Holopis.com HOLOPIS.COM, JAKARTA – Ketua Dewan Penasihat Kamar Dagang dan Industri (Kadin) Indonesia, Hashim Djojohadikusumo membeberkan potensi keuangan yang bisa didapatkan pemerintah Indonesia pada saat ini.

Dimana dana itu ditarik dari sejumlah pengusaha sawit yang nakal bahkan tambahan dari perdagangan karbon yang jumlahnya cukup fantastis.

“Kita dari pengusaha nakal Rp 190-300 triliun, yang karbon kita bisa dapat Rp 190 triliun, itu sudah Rp 400 triliun kurang lebih dana baru,” kata Hashim pada beberapa waktu lalu di Jakarta.

Hashim mengungkapkan, saat ini saja setidaknya ada sekitar 300 pengusaha sawit yang menjalankan bisnis secara ilegal atau mengemplang pajak. Kondisi ini telah menyebabkan negara mengalami kerugian hingga Rp 300 triliun.

Para pengemplang pajak itu dengan sengaja tidak memiliki nomor pokok wajib pajak (NPWP) dan tidak memiliki rekening bank di Indonesia.

“Ini sudah dikasih laporan ke Pak Prabowo, segera bisa dibayar Rp 189 triliun dalam waktu singkat dan waktu lebih lama, tetapi tahun depan bisa tambah Rp 120 triliun lagi, sehingga Rp 300 triliun itu masuk ke kas negara,” jelasnya.

Pemasukan APBN lainnya kemudian menurut Hashim adalah dengan memanfaatkan hutan-hutan Indonesia yang bisa menawarkan kredit karbon hingga 577 juta ton menurut asesmen dan kajian PBB.

Dimana biaya per tonnya bisa dibanderol US$ 10. Artinya, negara bisa mendapat tambahan dana lagi US$ 5,8 miliar (sekitar Rp 90 triliun).

“Dengan biaya atau cost minimal US$ 10 per ton, mungkin kita bisa dapat lebih. Saya nanti akan omongkan, akan lelang. Kalau Saudi, Qatar, Abu Dhabi berminat, semua negara-negara penghasil emisi berminat, kita jual minimal US$ 10 (per ton),” terangnya.

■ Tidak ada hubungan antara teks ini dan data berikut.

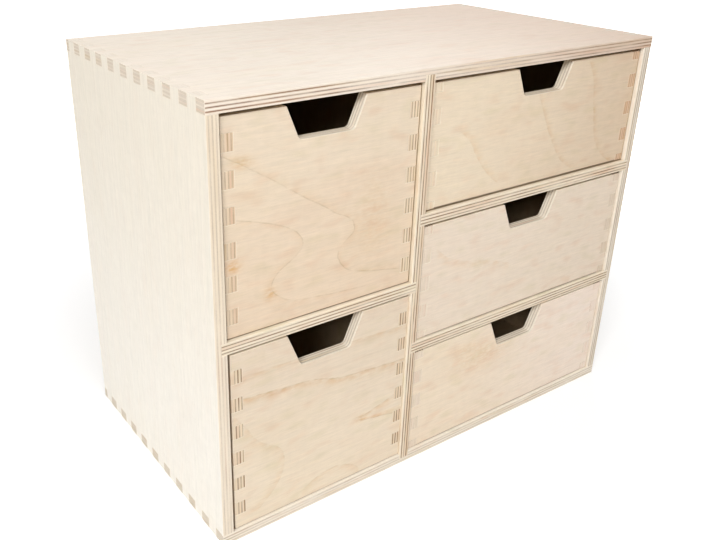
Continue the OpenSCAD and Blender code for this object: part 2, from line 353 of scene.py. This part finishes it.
    out = tree.nodes.new("NodeGroupOutput")
    g.put(out.inputs["Colour"], colour)
    g.put(out.inputs["Roughness"], fibres * 0.04 + pores * 0.1 + end_grain * 0.15 + ROUGHNESS)
    g.put(out.inputs["Height"], fibres * 0.5 - pores * 0.8 + streaks * 0.3)
    return tree


PLYWOOD = plywood_group()


def board_axes(node, grain):
    """The letters of the axes along the grain, across it and through the board, and its corners."""
    low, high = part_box(node)
    size = high - low
    depth = AXES[min(range(3), key=lambda k: size[k])]
    across = next(a for a in AXES if a not in (grain, depth))
    return (grain, across, depth), low, high


def graded(axis, start, end, near, far):
    """A veneer that changes slowly from one colour to another between two places on an axis. On the
    top panel and the left side it is painted light and shade.
    """

    def colour(g, point, normal):
        return g.mix_colour(g.ramp(point[axis], start, end), near, far)

    return colour


# Where along Y the painted shade of inner faces starts: ahead of every board, or behind a narrow
# unshaded strip along the front edges
WHOLE_FACE = -120
BEHIND_STRIP = -114
BEHIND_BOTTOM_STRIP = -115


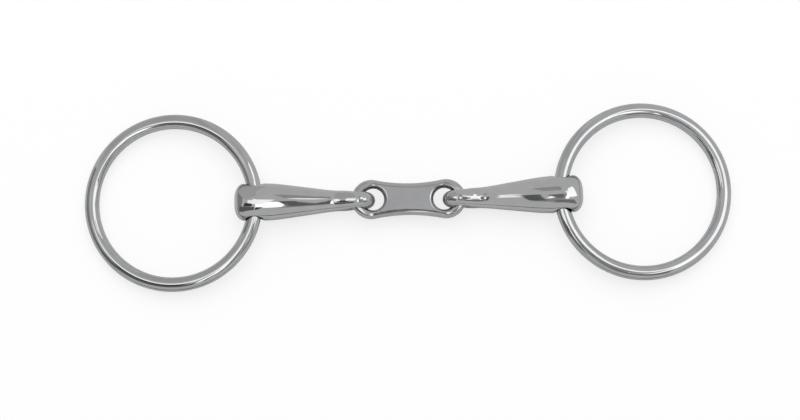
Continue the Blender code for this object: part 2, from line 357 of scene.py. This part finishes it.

Hashim juga mengaku sudah memeriksa catatan tersebut dengan Wakil Menteri Keuangan Tommy Djiwandono.

“Berarti apa, berarti itu US$ 5,8 miliar anggaran. Saya sudah cek dengan Tommy Djiwandono, dia sudah konfirmasi di APBN, itu tidak dihitung. Berarti apa, kita bisa dapat tambahan Rp 90 triliun kurang lebih dana baru,” tukasnya.

Selain itu, Hashim melihat kemungkinan pendapatan lewat karbon pada kuartal kedua atau ketiga 2025 sebesar US$ 6 miliar (Rp 93 triliun).

“Berarti kita bisa dapat Rp 190 triliun tambahan dana untuk masuk APBN,” tutupnya.